◆ **EXERCISE DESCRIPTION**:
All of the material below is to be returned exactly.

◆ **EXTRACTED INFORMATION**:
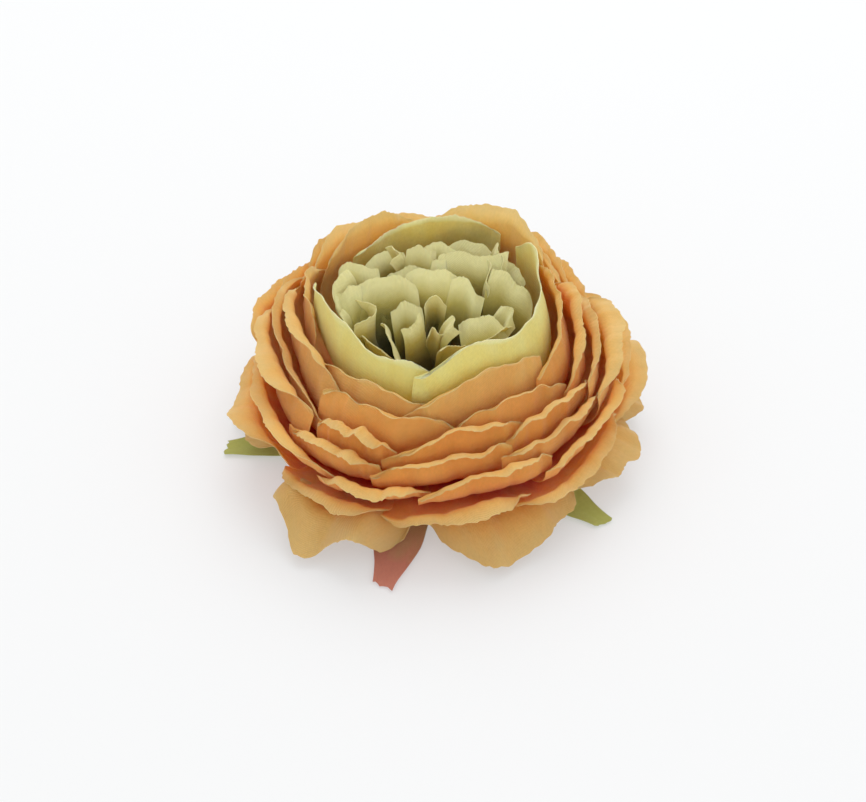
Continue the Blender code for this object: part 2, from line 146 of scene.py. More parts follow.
# sepals
sepalLeaves = {
    # direction in degrees, reach and half width in millimetres
    "leaves": ((189, 50.5, 5.5), (257.0, 52.5, 6.0), (320, 50.0, 5.5), (40, 48.0, 5.5), (115, 48.0, 5.5)),
    "blushed": 1,  # place in the list of the reddish one
    "rootWidth": 0.35,
    "tipWidth": 0.40,
    "skew": 0.02,
    "sideFray": 0.15 * mm,
    "tipFray": 0.5 * mm,
    "fold": 0.35 * mm,
    "columns": 25,
    "rows": 49,
}
resting = {
    "overSepal": 1.7 * mm,  # how much higher the cloth lies where a sepal is under it
    "sepalMargin": 2.0,  # mm beside the sepal
    "soft": 0.5 * mm,
}


def aboveFloor(x, y, z):
    # low cloth lies on the floor, or on a sepal that lies there
    lowest = np.full_like(x, threading["floorClearance"] + 0.5 * cloth["solidThickness"])
    for direction, reach, half in sepalLeaves["leaves"]:
        at = math.radians(direction)
        along = x * math.cos(at) + y * math.sin(at)
        across = y * math.cos(at) - x * math.sin(at)
        near = np.exp(-((across / ((half + resting["sepalMargin"]) * mm)) ** 4))
        near = near * smoothStep(along, 0.0, 20 * mm)
        near = near * (1.0 - smoothStep(along, (reach + 1) * mm, (reach + 5) * mm))
        lowest = lowest + resting["overSepal"] * near
    return lowest + resting["soft"] * np.logaddexp(0.0, (z - lowest) / resting["soft"])


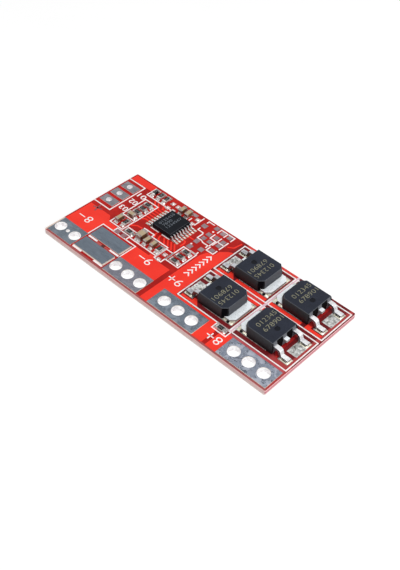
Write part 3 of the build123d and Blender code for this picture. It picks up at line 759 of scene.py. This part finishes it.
def print_outlines():
    """The white outlines round the parts."""
    boxes = [
        (2.2, 2.6, 13.36, 10.3), (13.85, 2.6, 24.69, 10.3),
        (2.2, -5.95, 13.36, 1.75), (13.85, -5.95, 24.69, 1.75),
        (10.95, -7.33, 13.8, -6.03),
        (-18.6, 1.3, -15.45, 6.9),
        (-6.6, -2.65, -5.05, 0.25),
        (-5.0, -1.65, -2.05, 2.75),
    ]
    lines = [
        [(-24.9, 9.0), (-20.95, 9.0), (-20.95, 0.35), (-24.9, 0.35)],
        [(-18.8, -6.6), (-18.8, -3.05), (-10.7, -3.05), (-10.7, -6.9)],
        [(-16.3, -3.05), (-16.3, -2.0), (-13.2, -2.0), (-13.2, -3.05)],
        [(-18.6, 1.3), (-18.6, -1.65), (-15.5, -1.65), (-15.5, 1.3)],
        [(-15.5, -0.5), (-13.1, -0.5)],
        [(-13.0, -2.2), (-6.7, -2.2), (-6.7, 0.65), (-10.6, 0.65), (-10.6, 1.3), (-13.0, 1.3), (-13.0, -2.2)],
        [(-19.4, 10.4), (-19.4, 8.0), (-13.2, 8.0)],
        [(-7.6, 8.0), (-7.6, 10.6)],
        [(-9.8, 8.3), (-9.8, 9.1)],
        [(-9.2, 8.3), (-9.2, 9.1)],
        [
            (-6.4, 8.3), (-6.4, 7.7), (-5.2, 7.7), (-5.0, 7.45), (-5.0, 6.1), (-4.0, 6.1),
            (-3.5, 5.84), (-2.3, 5.84), (-2.25, 5.2),
        ],
        [(-3.38, 9.32), (-3.38, 10.49), (-0.29, 10.49), (-0.29, 9.32)],
        [(-1.85, 10.49), (-1.85, 9.32)],
        [(-3.38, 8.86), (-3.38, 7.6), (-2.13, 7.6), (-2.13, 5.9)],
        [(-1.85, 8.86), (-1.85, 6.46)],
        [(-0.29, 8.86), (-0.29, 6.46)],
        [(-1.85, 7.71), (-0.29, 7.71)],
        [(-1.77, 5.99), (-1.77, 4.9), (-0.26, 4.9), (-0.26, 5.99)],
        [(-6.4, 10.0), (-6.4, 10.55), (-5.1, 10.55)],
        [(-3.6, 2.85), (-2.2, 2.85), (-2.3, 3.5)],
        [(-12.5, 2.3), (-10.6, 2.3)],
        [(-9.8, 2.3), (-8.0, 2.3)],
    ]
    return printed_lines("print_outlines", 0.2, boxes, lines)


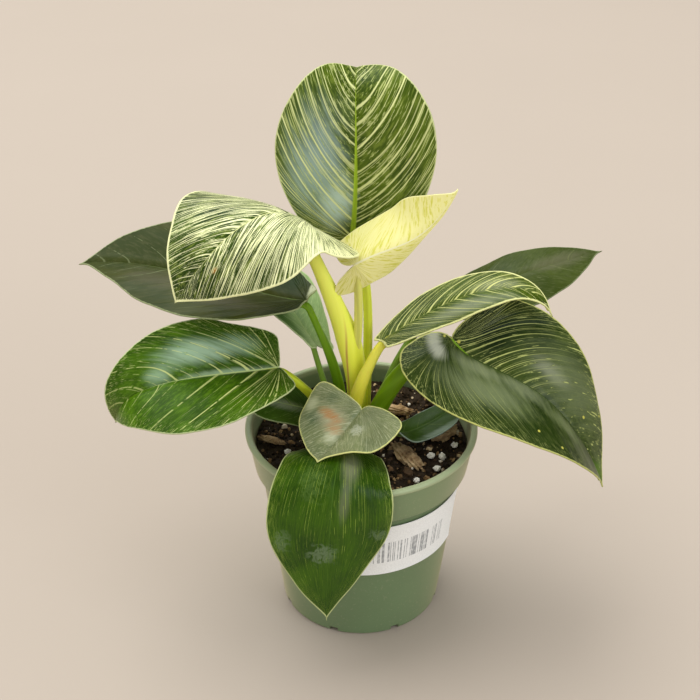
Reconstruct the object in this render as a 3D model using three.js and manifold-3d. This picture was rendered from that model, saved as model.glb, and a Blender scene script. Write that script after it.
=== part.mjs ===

◆ **THE OUTPUT**:
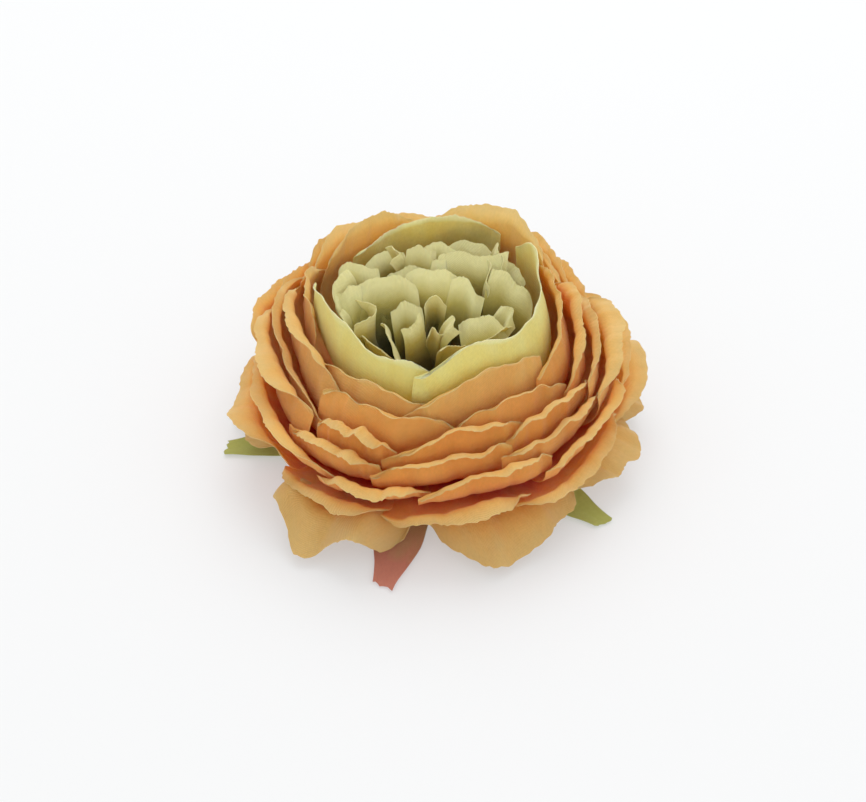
Continue the Blender code for this object: part 2, from line 146 of scene.py. More parts follow.
# sepals
sepalLeaves = {
    # direction in degrees, reach and half width in millimetres
    "leaves": ((189, 50.5, 5.5), (257.0, 52.5, 6.0), (320, 50.0, 5.5), (40, 48.0, 5.5), (115, 48.0, 5.5)),
    "blushed": 1,  # place in the list of the reddish one
    "rootWidth": 0.35,
    "tipWidth": 0.40,
    "skew": 0.02,
    "sideFray": 0.15 * mm,
    "tipFray": 0.5 * mm,
    "fold": 0.35 * mm,
    "columns": 25,
    "rows": 49,
}
resting = {
    "overSepal": 1.7 * mm,  # how much higher the cloth lies where a sepal is under it
    "sepalMargin": 2.0,  # mm beside the sepal
    "soft": 0.5 * mm,
}


def aboveFloor(x, y, z):
    # low cloth lies on the floor, or on a sepal that lies there
    lowest = np.full_like(x, threading["floorClearance"] + 0.5 * cloth["solidThickness"])
    for direction, reach, half in sepalLeaves["leaves"]:
        at = math.radians(direction)
        along = x * math.cos(at) + y * math.sin(at)
        across = y * math.cos(at) - x * math.sin(at)
        near = np.exp(-((across / ((half + resting["sepalMargin"]) * mm)) ** 4))
        near = near * smoothStep(along, 0.0, 20 * mm)
        near = near * (1.0 - smoothStep(along, (reach + 1) * mm, (reach + 5) * mm))
        lowest = lowest + resting["overSepal"] * near
    return lowest + resting["soft"] * np.logaddexp(0.0, (z - lowest) / resting["soft"])


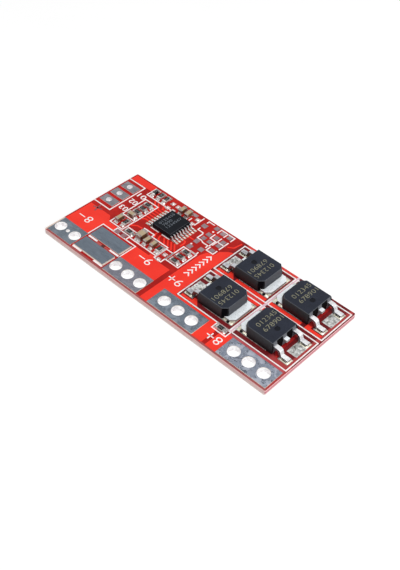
Write part 3 of the build123d and Blender code for this picture. It picks up at line 759 of scene.py. This part finishes it.
def print_outlines():
    """The white outlines round the parts."""
    boxes = [
        (2.2, 2.6, 13.36, 10.3), (13.85, 2.6, 24.69, 10.3),
        (2.2, -5.95, 13.36, 1.75), (13.85, -5.95, 24.69, 1.75),
        (10.95, -7.33, 13.8, -6.03),
        (-18.6, 1.3, -15.45, 6.9),
        (-6.6, -2.65, -5.05, 0.25),
        (-5.0, -1.65, -2.05, 2.75),
    ]
    lines = [
        [(-24.9, 9.0), (-20.95, 9.0), (-20.95, 0.35), (-24.9, 0.35)],
        [(-18.8, -6.6), (-18.8, -3.05), (-10.7, -3.05), (-10.7, -6.9)],
        [(-16.3, -3.05), (-16.3, -2.0), (-13.2, -2.0), (-13.2, -3.05)],
        [(-18.6, 1.3), (-18.6, -1.65), (-15.5, -1.65), (-15.5, 1.3)],
        [(-15.5, -0.5), (-13.1, -0.5)],
        [(-13.0, -2.2), (-6.7, -2.2), (-6.7, 0.65), (-10.6, 0.65), (-10.6, 1.3), (-13.0, 1.3), (-13.0, -2.2)],
        [(-19.4, 10.4), (-19.4, 8.0), (-13.2, 8.0)],
        [(-7.6, 8.0), (-7.6, 10.6)],
        [(-9.8, 8.3), (-9.8, 9.1)],
        [(-9.2, 8.3), (-9.2, 9.1)],
        [
            (-6.4, 8.3), (-6.4, 7.7), (-5.2, 7.7), (-5.0, 7.45), (-5.0, 6.1), (-4.0, 6.1),
            (-3.5, 5.84), (-2.3, 5.84), (-2.25, 5.2),
        ],
        [(-3.38, 9.32), (-3.38, 10.49), (-0.29, 10.49), (-0.29, 9.32)],
        [(-1.85, 10.49), (-1.85, 9.32)],
        [(-3.38, 8.86), (-3.38, 7.6), (-2.13, 7.6), (-2.13, 5.9)],
        [(-1.85, 8.86), (-1.85, 6.46)],
        [(-0.29, 8.86), (-0.29, 6.46)],
        [(-1.85, 7.71), (-0.29, 7.71)],
        [(-1.77, 5.99), (-1.77, 4.9), (-0.26, 4.9), (-0.26, 5.99)],
        [(-6.4, 10.0), (-6.4, 10.55), (-5.1, 10.55)],
        [(-3.6, 2.85), (-2.2, 2.85), (-2.3, 3.5)],
        [(-12.5, 2.3), (-10.6, 2.3)],
        [(-9.8, 2.3), (-8.0, 2.3)],
    ]
    return printed_lines("print_outlines", 0.2, boxes, lines)


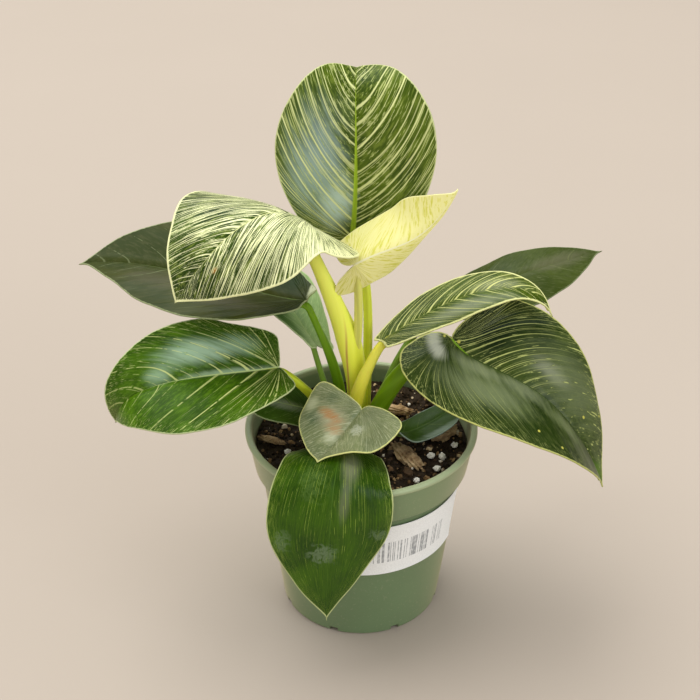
Reconstruct the object in this render as a 3D model using three.js and manifold-3d. This picture was rendered from that model, saved as model.glb, and a Blender scene script. Write that script after it.
=== part.mjs ===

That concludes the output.